For those who believe in Christ, consider Spinoza who thought that Christ was the supreme wisdom manifested in all things, and particularly in the human mind, for us. Christ is thus the ultimate knowledge of Nature, through which we can appreciate our place and our role within her. Christ is rational intuition, an instinct to do what is right for the Goddess, his mother, but only when confirmed in fact, meaning in his mother’s reality. Christ crucified is true wisdom crucified in the name of a supposed superior wisdom, the fantasies of the propagators of the patriarchal god. Christ crucified is Prometheus Lost. Adelphiasophism is Prometheus Regained.

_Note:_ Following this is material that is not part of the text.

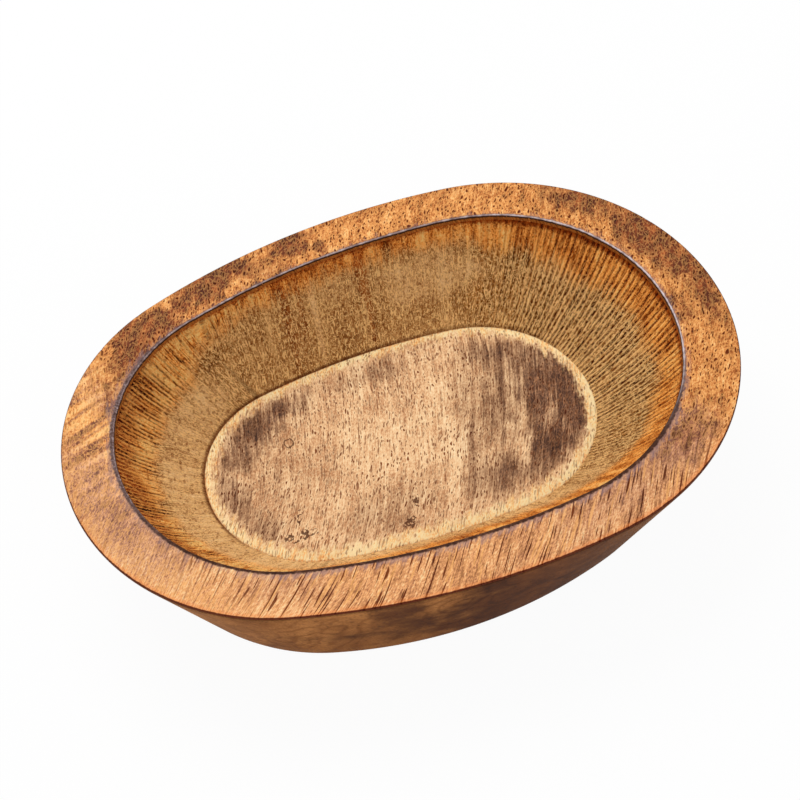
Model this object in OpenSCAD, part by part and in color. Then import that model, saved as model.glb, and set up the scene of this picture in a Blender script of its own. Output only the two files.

God is a figment, and the Goddess has already given us, through evolution, the means to meet problems. The goddess is generous, not jealous—the antithesis of invented god who will have none other gods but Me. A cry to the goddess is not answered by any spirit on angel’s wings but by the support and sympathy of her own kinunity which surrounds us all. By faith in God we disbelieved and denied the Goddess. Never more shall we return to those who gather under the cross. No true god offers us a picture of torture to worship. We shall venerate what encompasses us, what made us and what will consume us—the Goddess Nature. What we have to do is use what we have for the good of the Goddess and her kinunity. That is our purpose in life, and once we have realized it, our own problems fade. There are more important things to do than to worry about our immediate selves. Will the world be all right for the next generation?